-- Start of Information supplied --
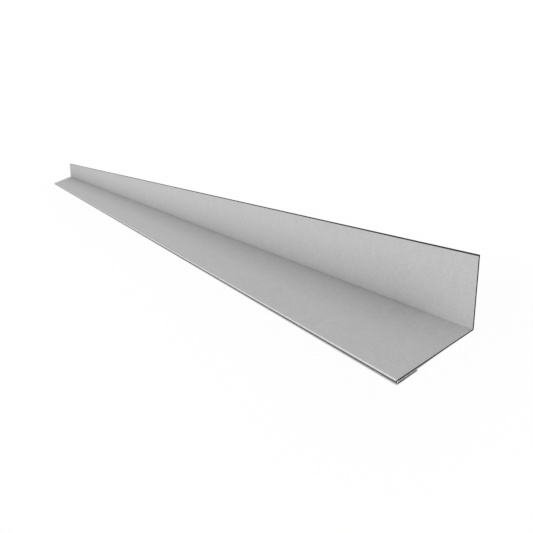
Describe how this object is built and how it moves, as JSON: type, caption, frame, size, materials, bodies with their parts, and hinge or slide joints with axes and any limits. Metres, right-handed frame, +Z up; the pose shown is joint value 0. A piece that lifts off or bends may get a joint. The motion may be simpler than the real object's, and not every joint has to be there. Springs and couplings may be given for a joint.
{
  "type": "brick ledge flashing",
  "caption": "Long bent sheet-metal flashing: an upright back flange, a ledge leg that slopes out at an obtuse angle, and an open hem folded back under its front edge.",
  "frame": {"origin": "On the floor under the middle of the piece: half way along its length, half way across its width, at the height it rests on.", "axes": "+X along the length, +Y from the hemmed front edge towards the back flange, +Z up as it rests on a floor. Installed, it is turned 22.9 degrees about X so that the back flange stands upright and the leg slopes down to the front."},
  "size_m": [3.048, 0.1312, 0.0704],
  "materials": {
    "galvanised_sheet": "matte"
  },
  "bodies": {
    "root": {"ledge_flashing": "galvanised_sheet"}
  },
  "joints": []
}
-- End of Information supplied --
Given problem:
Repeat the data precisely, line by line.

Exercise response:
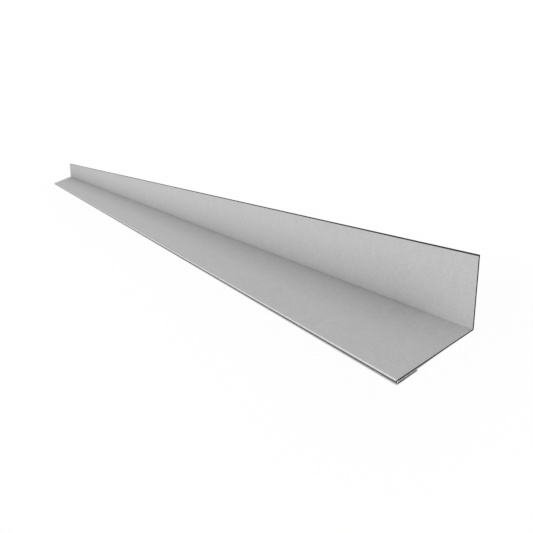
Describe how this object is built and how it moves, as JSON: type, caption, frame, size, materials, bodies with their parts, and hinge or slide joints with axes and any limits. Metres, right-handed frame, +Z up; the pose shown is joint value 0. A piece that lifts off or bends may get a joint. The motion may be simpler than the real object's, and not every joint has to be there. Springs and couplings may be given for a joint.
{
  "type": "brick ledge flashing",
  "caption": "Long bent sheet-metal flashing: an upright back flange, a ledge leg that slopes out at an obtuse angle, and an open hem folded back under its front edge.",
  "frame": {"origin": "On the floor under the middle of the piece: half way along its length, half way across its width, at the height it rests on.", "axes": "+X along the length, +Y from the hemmed front edge towards the back flange, +Z up as it rests on a floor. Installed, it is turned 22.9 degrees about X so that the back flange stands upright and the leg slopes down to the front."},
  "size_m": [3.048, 0.1312, 0.0704],
  "materials": {
    "galvanised_sheet": "matte"
  },
  "bodies": {
    "root": {"ledge_flashing": "galvanised_sheet"}
  },
  "joints": []
}